* [Given data]:
--- Start ---
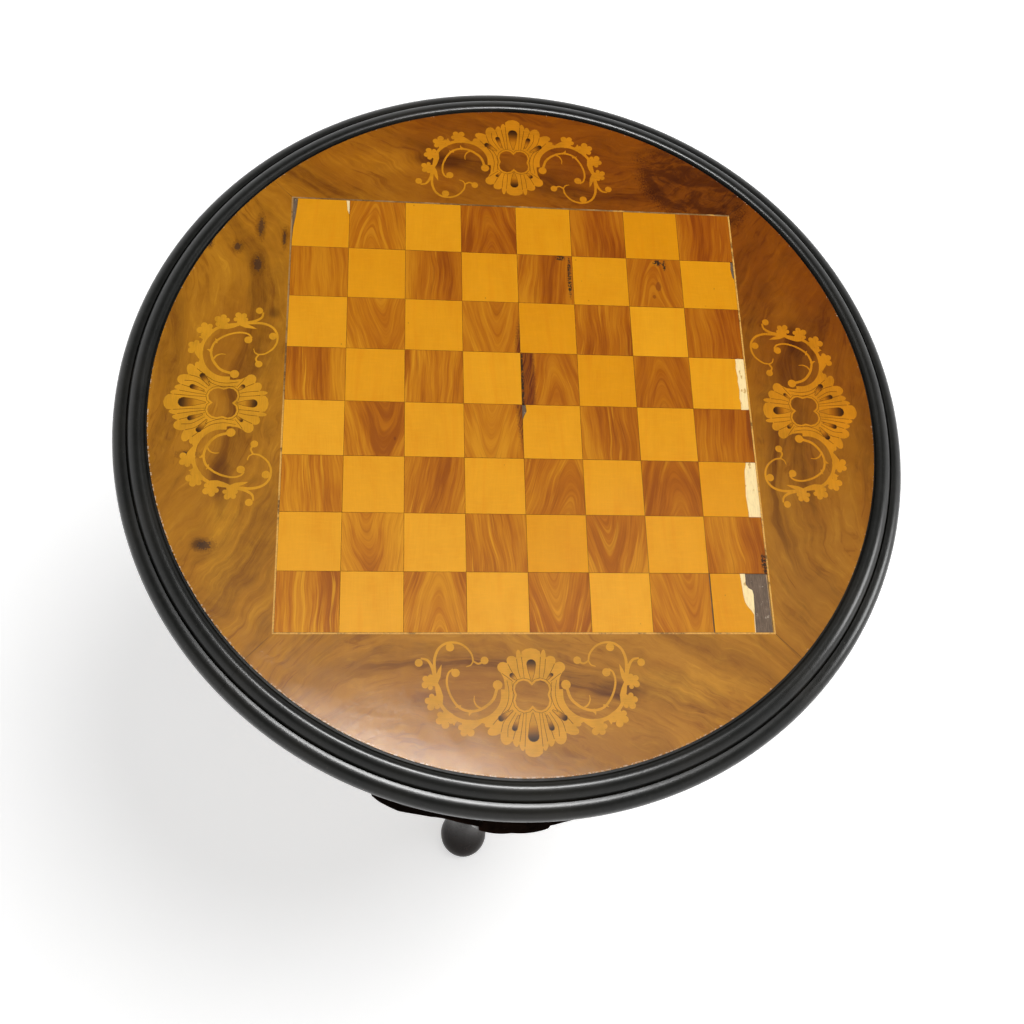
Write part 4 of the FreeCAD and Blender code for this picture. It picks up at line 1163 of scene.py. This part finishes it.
class GAMES_TABLE_OT_carcase(bpy.types.Operator):
    """Finish the core, bearers, blocks and screws under the top"""
    bl_idname = "games_table.carcase"
    bl_label = "Carcase under the top"

    def execute(self, context):
        colours = context.scene.games_table_colours
        boards = plain_wood("pine", colours.pine, (0, 0, 0))
        crosswise = plain_wood("pine_crosswise", colours.pine, (0, 0, QUARTER))
        blocks = plain_wood("oak", colours.oak, (0, 0, 0.4))
        for name, node in NODES.items():
            if name.startswith("core_board") or name == "bearer_left_right":
                paint(node, boards)
            elif name == "bearer_front_back":
                paint(node, crosswise)
            elif name.startswith("glue_block") or name == "core_tongues":
                paint(node, blocks)
        paint(NODES["top_screws"], old_steel(colours.steel))
        return {"FINISHED"}


class GAMES_TABLE_OT_stage(bpy.types.Operator):
    """Set the pale floor, the soft lamps and the camera above the front of the table"""
    bl_idname = "games_table.stage"
    bl_label = "Stage"

    def execute(self, context):
        floor(context.scene.games_table_colours.floor)
        world(wall=0.95, ceiling=0.06)
        for name, settings in LAMPS.items():
            lamp(name, **settings)
        camera()
        return {"FINISHED"}


# ---- the stage ---------------------------------------------------------------------------------------

HALF_FLOOR = 6
FLOOR_GLOW = 0.50
# Sines of the angles above the horizon where the walls begin to fade and where the dim ceiling begins.
FADE = (0.28, 0.72)
# A lamp that isn't reflected lights the wood without whitening its polish; one that isn't lit is only a reflection.
LAMPS = {
    "key": dict(place=(0.85, 0.35, 3.3), aim=(0, 0, 0.5), size=(1.4, 1.4), power=62, reflected=False),
    "panel": dict(place=(0.018, -0.226, 2.6), aim=(0.018, -0.3, 0.7), size=(1.25, 0.45), power=62, lit=False,
                  turn=-0.41),
    "side window": dict(place=(2.1, -0.22, 1.5), aim=(0.26, -0.15, 0.7), size=(0.8, 0.8), power=20, lit=False),
}
# The camera's place, and which ways its right side and its back face.
EYE = (-0.10482, -0.37683, 1.47759)
EYE_RIGHT = (0.9935, -0.0285, 0.1101)
EYE_BACK = (-0.11309, -0.35008, 0.92987)
FOCAL_LENGTH = 40.13
SENSOR_WIDTH = 36
NEAREST_SEEN = 0.05


def floor(tone):
    """A white floor. The camera sees it brighter than it is, and it keeps the table's shadow."""
    mesh = bpy.data.meshes.new("floor")
    mesh.from_pydata([(x * HALF_FLOOR, y * HALF_FLOOR, 0) for x, y in ((-1, -1), (1, -1), (1, 1), (-1, 1))], [],
                     [(0, 1, 2, 3)])
    thing = bpy.data.objects.new("floor", mesh)
    bpy.context.scene.collection.objects.link(thing)
    finish = Finish("floor")
    mottle = finish.noise(finish.position(), 3, 3)
    finish.set(Base_Color=finish.ramp(mottle, [(0.3, shade(tone, 0.98)), (0.7, tone)]), Roughness=0.9,
               Specular_IOR_Level=0.1)
    rays = finish.node("ShaderNodeLightPath").outputs
    seen = finish.math("MAXIMUM", rays["Is Camera Ray"], finish.math(
        "MAXIMUM", rays["Is Glossy Ray"], rays["Is Transmission Ray"]))
    glow = finish.node("ShaderNodeEmission", {"Color": (1, 1, 1), "Strength": seen * FLOOR_GLOW})
    both = finish.node("ShaderNodeAddShader", {0: finish.shader.outputs["BSDF"], 1: glow.outputs["Emission"]})
    finish.put(finish.output.inputs["Surface"], both.outputs["Shader"])
    paint(thing, finish)


def world(wall, ceiling):
    """Pale walls all round and a dim ceiling, so that the polish reflects little from above."""
    made = bpy.data.worlds.new("studio")
    made.use_nodes = True
    nodes, links = made.node_tree.nodes, made.node_tree.links
    direction = nodes.new("ShaderNodeTexCoord")
    upwards = nodes.new("ShaderNodeSeparateXYZ")
    level = nodes.new("ShaderNodeMapRange")
    level.interpolation_type = "SMOOTHSTEP"
    for name, number in zip(("From Min", "From Max", "To Min", "To Max"), (*FADE, wall, ceiling)):
        level.inputs[name].default_value = number
    links.new(direction.outputs["Generated"], upwards.inputs["Vector"])
    links.new(upwards.outputs["Z"], level.inputs["Value"])
    nodes["Background"].inputs["Color"].default_value = (1, 1, 1, 1)
    links.new(level.outputs["Result"], nodes["Background"].inputs["Strength"])
    bpy.context.scene.world = made


def lamp(name, place, aim, size, power, reflected=True, lit=True, turn=0.0):
    """A soft oval lamp. Its turn is about its own axis."""
    data = bpy.data.lights.new(name, "AREA")
    data.shape = "ELLIPSE"
    data.size, data.size_y = size
    data.energy = power
    thing = bpy.data.objects.new(name, data)
    thing.location = place
    towards = (Vector(aim) - Vector(place)).to_track_quat("-Z", "Y").to_matrix()
    thing.rotation_euler = (towards @ Matrix.Rotation(turn, 3, "Z")).to_euler()
    thing.visible_glossy = reflected
    thing.visible_diffuse = lit
    bpy.context.scene.collection.objects.link(thing)


def camera():
    """Held above the front of the table, looking down on the board, turned a little on its own axis."""
    data = bpy.data.cameras.new("camera")
    data.lens = FOCAL_LENGTH
    data.sensor_width = SENSOR_WIDTH
    data.clip_start = NEAREST_SEEN
    thing = bpy.data.objects.new("camera", data)
    right, back = Vector(EYE_RIGHT).normalized(), Vector(EYE_BACK).normalized()
    up = back.cross(right).normalized()
    right = up.cross(back)
    turn = Matrix((right, up, back)).transposed()
    thing.matrix_world = Matrix.Translation(EYE) @ turn.to_4x4()
    bpy.context.scene.collection.objects.link(thing)
    bpy.context.scene.camera = thing


# ---- panel and registration -----------------------------------------------------------------------------

OPERATORS = (GAMES_TABLE_OT_board, GAMES_TABLE_OT_surround, GAMES_TABLE_OT_rim, GAMES_TABLE_OT_legs,
             GAMES_TABLE_OT_apron, GAMES_TABLE_OT_carcase, GAMES_TABLE_OT_stage)


class GAMES_TABLE_PT_sidebar(bpy.types.Panel):
    """Sizes, colours and makers of the games table"""
    bl_idname = "GAMES_TABLE_PT_sidebar"
    bl_label = "Games Table"
    bl_space_type = "VIEW_3D"
    bl_region_type = "UI"
    bl_category = "Games Table"

    def draw(self, context):
        for operator in OPERATORS:
            self.layout.operator(operator.bl_idname)
        for group in (context.scene.games_table_sizes, context.scene.games_table_colours):
            column = self.layout.column()
            for name in group.__annotations__:
                column.prop(group, name)


CLASSES = (GamesTableSizes, GamesTableColours, *OPERATORS, GAMES_TABLE_PT_sidebar)


def register():
    for item in CLASSES:
        bpy.utils.register_class(item)
    bpy.types.Scene.games_table_sizes = PointerProperty(type=GamesTableSizes)
    bpy.types.Scene.games_table_colours = PointerProperty(type=GamesTableColours)


def unregister():
    del bpy.types.Scene.games_table_colours
    del bpy.types.Scene.games_table_sizes
    for item in reversed(CLASSES):
        bpy.utils.unregister_class(item)


def main():
    register()
    bpy.ops.games_table.board()
    bpy.ops.games_table.surround()
    bpy.ops.games_table.rim()
    bpy.ops.games_table.legs()
    bpy.ops.games_table.apron()
    bpy.ops.games_table.carcase()
    bpy.ops.games_table.stage()
    bpy.context.scene.view_settings.view_transform = "Standard"


if __name__ == "__main__":
    main()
--- End ---
* [Given exercise]:
Quote each line of the data above exactly as written.

* [Final answer]:
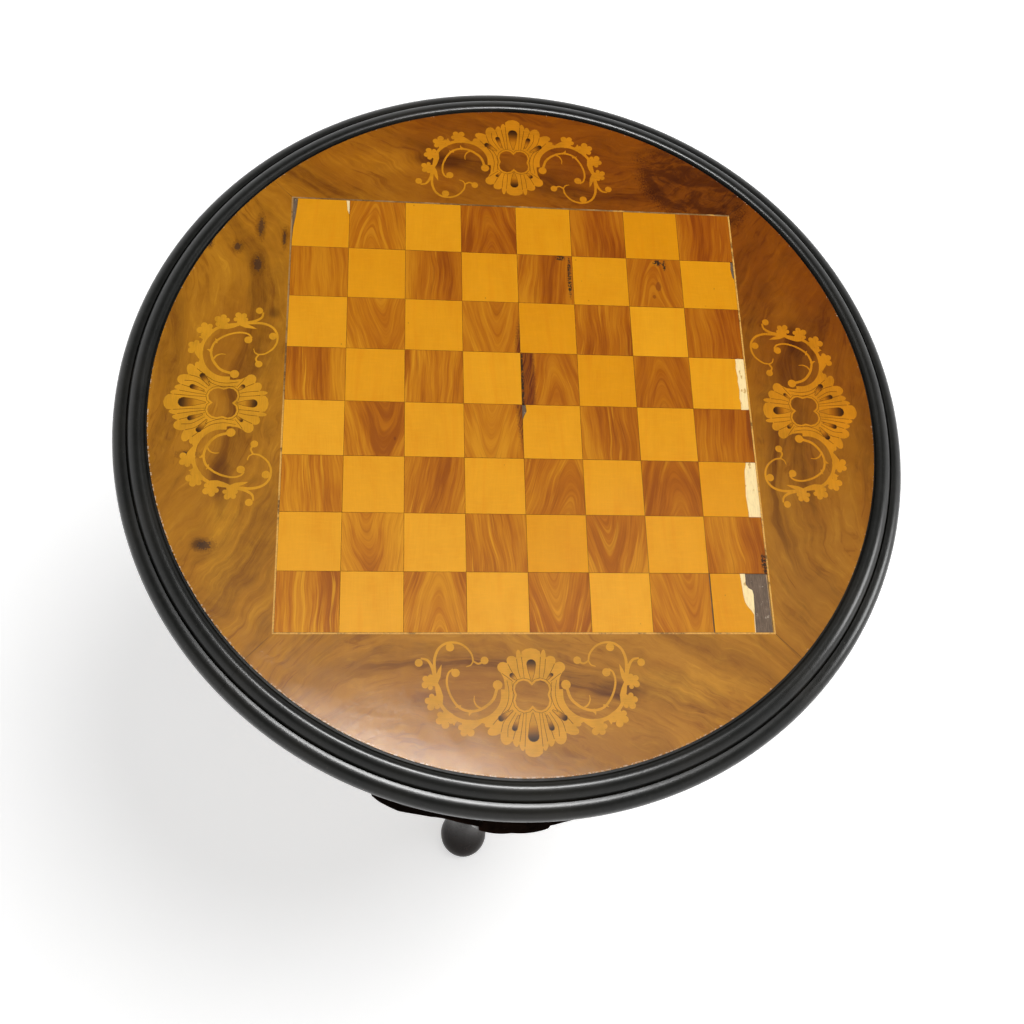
Write part 4 of the FreeCAD and Blender code for this picture. It picks up at line 1163 of scene.py. This part finishes it.
class GAMES_TABLE_OT_carcase(bpy.types.Operator):
    """Finish the core, bearers, blocks and screws under the top"""
    bl_idname = "games_table.carcase"
    bl_label = "Carcase under the top"

    def execute(self, context):
        colours = context.scene.games_table_colours
        boards = plain_wood("pine", colours.pine, (0, 0, 0))
        crosswise = plain_wood("pine_crosswise", colours.pine, (0, 0, QUARTER))
        blocks = plain_wood("oak", colours.oak, (0, 0, 0.4))
        for name, node in NODES.items():
            if name.startswith("core_board") or name == "bearer_left_right":
                paint(node, boards)
            elif name == "bearer_front_back":
                paint(node, crosswise)
            elif name.startswith("glue_block") or name == "core_tongues":
                paint(node, blocks)
        paint(NODES["top_screws"], old_steel(colours.steel))
        return {"FINISHED"}


class GAMES_TABLE_OT_stage(bpy.types.Operator):
    """Set the pale floor, the soft lamps and the camera above the front of the table"""
    bl_idname = "games_table.stage"
    bl_label = "Stage"

    def execute(self, context):
        floor(context.scene.games_table_colours.floor)
        world(wall=0.95, ceiling=0.06)
        for name, settings in LAMPS.items():
            lamp(name, **settings)
        camera()
        return {"FINISHED"}


# ---- the stage ---------------------------------------------------------------------------------------

HALF_FLOOR = 6
FLOOR_GLOW = 0.50
# Sines of the angles above the horizon where the walls begin to fade and where the dim ceiling begins.
FADE = (0.28, 0.72)
# A lamp that isn't reflected lights the wood without whitening its polish; one that isn't lit is only a reflection.
LAMPS = {
    "key": dict(place=(0.85, 0.35, 3.3), aim=(0, 0, 0.5), size=(1.4, 1.4), power=62, reflected=False),
    "panel": dict(place=(0.018, -0.226, 2.6), aim=(0.018, -0.3, 0.7), size=(1.25, 0.45), power=62, lit=False,
                  turn=-0.41),
    "side window": dict(place=(2.1, -0.22, 1.5), aim=(0.26, -0.15, 0.7), size=(0.8, 0.8), power=20, lit=False),
}
# The camera's place, and which ways its right side and its back face.
EYE = (-0.10482, -0.37683, 1.47759)
EYE_RIGHT = (0.9935, -0.0285, 0.1101)
EYE_BACK = (-0.11309, -0.35008, 0.92987)
FOCAL_LENGTH = 40.13
SENSOR_WIDTH = 36
NEAREST_SEEN = 0.05


def floor(tone):
    """A white floor. The camera sees it brighter than it is, and it keeps the table's shadow."""
    mesh = bpy.data.meshes.new("floor")
    mesh.from_pydata([(x * HALF_FLOOR, y * HALF_FLOOR, 0) for x, y in ((-1, -1), (1, -1), (1, 1), (-1, 1))], [],
                     [(0, 1, 2, 3)])
    thing = bpy.data.objects.new("floor", mesh)
    bpy.context.scene.collection.objects.link(thing)
    finish = Finish("floor")
    mottle = finish.noise(finish.position(), 3, 3)
    finish.set(Base_Color=finish.ramp(mottle, [(0.3, shade(tone, 0.98)), (0.7, tone)]), Roughness=0.9,
               Specular_IOR_Level=0.1)
    rays = finish.node("ShaderNodeLightPath").outputs
    seen = finish.math("MAXIMUM", rays["Is Camera Ray"], finish.math(
        "MAXIMUM", rays["Is Glossy Ray"], rays["Is Transmission Ray"]))
    glow = finish.node("ShaderNodeEmission", {"Color": (1, 1, 1), "Strength": seen * FLOOR_GLOW})
    both = finish.node("ShaderNodeAddShader", {0: finish.shader.outputs["BSDF"], 1: glow.outputs["Emission"]})
    finish.put(finish.output.inputs["Surface"], both.outputs["Shader"])
    paint(thing, finish)


def world(wall, ceiling):
    """Pale walls all round and a dim ceiling, so that the polish reflects little from above."""
    made = bpy.data.worlds.new("studio")
    made.use_nodes = True
    nodes, links = made.node_tree.nodes, made.node_tree.links
    direction = nodes.new("ShaderNodeTexCoord")
    upwards = nodes.new("ShaderNodeSeparateXYZ")
    level = nodes.new("ShaderNodeMapRange")
    level.interpolation_type = "SMOOTHSTEP"
    for name, number in zip(("From Min", "From Max", "To Min", "To Max"), (*FADE, wall, ceiling)):
        level.inputs[name].default_value = number
    links.new(direction.outputs["Generated"], upwards.inputs["Vector"])
    links.new(upwards.outputs["Z"], level.inputs["Value"])
    nodes["Background"].inputs["Color"].default_value = (1, 1, 1, 1)
    links.new(level.outputs["Result"], nodes["Background"].inputs["Strength"])
    bpy.context.scene.world = made


def lamp(name, place, aim, size, power, reflected=True, lit=True, turn=0.0):
    """A soft oval lamp. Its turn is about its own axis."""
    data = bpy.data.lights.new(name, "AREA")
    data.shape = "ELLIPSE"
    data.size, data.size_y = size
    data.energy = power
    thing = bpy.data.objects.new(name, data)
    thing.location = place
    towards = (Vector(aim) - Vector(place)).to_track_quat("-Z", "Y").to_matrix()
    thing.rotation_euler = (towards @ Matrix.Rotation(turn, 3, "Z")).to_euler()
    thing.visible_glossy = reflected
    thing.visible_diffuse = lit
    bpy.context.scene.collection.objects.link(thing)


def camera():
    """Held above the front of the table, looking down on the board, turned a little on its own axis."""
    data = bpy.data.cameras.new("camera")
    data.lens = FOCAL_LENGTH
    data.sensor_width = SENSOR_WIDTH
    data.clip_start = NEAREST_SEEN
    thing = bpy.data.objects.new("camera", data)
    right, back = Vector(EYE_RIGHT).normalized(), Vector(EYE_BACK).normalized()
    up = back.cross(right).normalized()
    right = up.cross(back)
    turn = Matrix((right, up, back)).transposed()
    thing.matrix_world = Matrix.Translation(EYE) @ turn.to_4x4()
    bpy.context.scene.collection.objects.link(thing)
    bpy.context.scene.camera = thing


# ---- panel and registration -----------------------------------------------------------------------------

OPERATORS = (GAMES_TABLE_OT_board, GAMES_TABLE_OT_surround, GAMES_TABLE_OT_rim, GAMES_TABLE_OT_legs,
             GAMES_TABLE_OT_apron, GAMES_TABLE_OT_carcase, GAMES_TABLE_OT_stage)


class GAMES_TABLE_PT_sidebar(bpy.types.Panel):
    """Sizes, colours and makers of the games table"""
    bl_idname = "GAMES_TABLE_PT_sidebar"
    bl_label = "Games Table"
    bl_space_type = "VIEW_3D"
    bl_region_type = "UI"
    bl_category = "Games Table"

    def draw(self, context):
        for operator in OPERATORS:
            self.layout.operator(operator.bl_idname)
        for group in (context.scene.games_table_sizes, context.scene.games_table_colours):
            column = self.layout.column()
            for name in group.__annotations__:
                column.prop(group, name)


CLASSES = (GamesTableSizes, GamesTableColours, *OPERATORS, GAMES_TABLE_PT_sidebar)


def register():
    for item in CLASSES:
        bpy.utils.register_class(item)
    bpy.types.Scene.games_table_sizes = PointerProperty(type=GamesTableSizes)
    bpy.types.Scene.games_table_colours = PointerProperty(type=GamesTableColours)


def unregister():
    del bpy.types.Scene.games_table_colours
    del bpy.types.Scene.games_table_sizes
    for item in reversed(CLASSES):
        bpy.utils.unregister_class(item)


def main():
    register()
    bpy.ops.games_table.board()
    bpy.ops.games_table.surround()
    bpy.ops.games_table.rim()
    bpy.ops.games_table.legs()
    bpy.ops.games_table.apron()
    bpy.ops.games_table.carcase()
    bpy.ops.games_table.stage()
    bpy.context.scene.view_settings.view_transform = "Standard"


if __name__ == "__main__":
    main()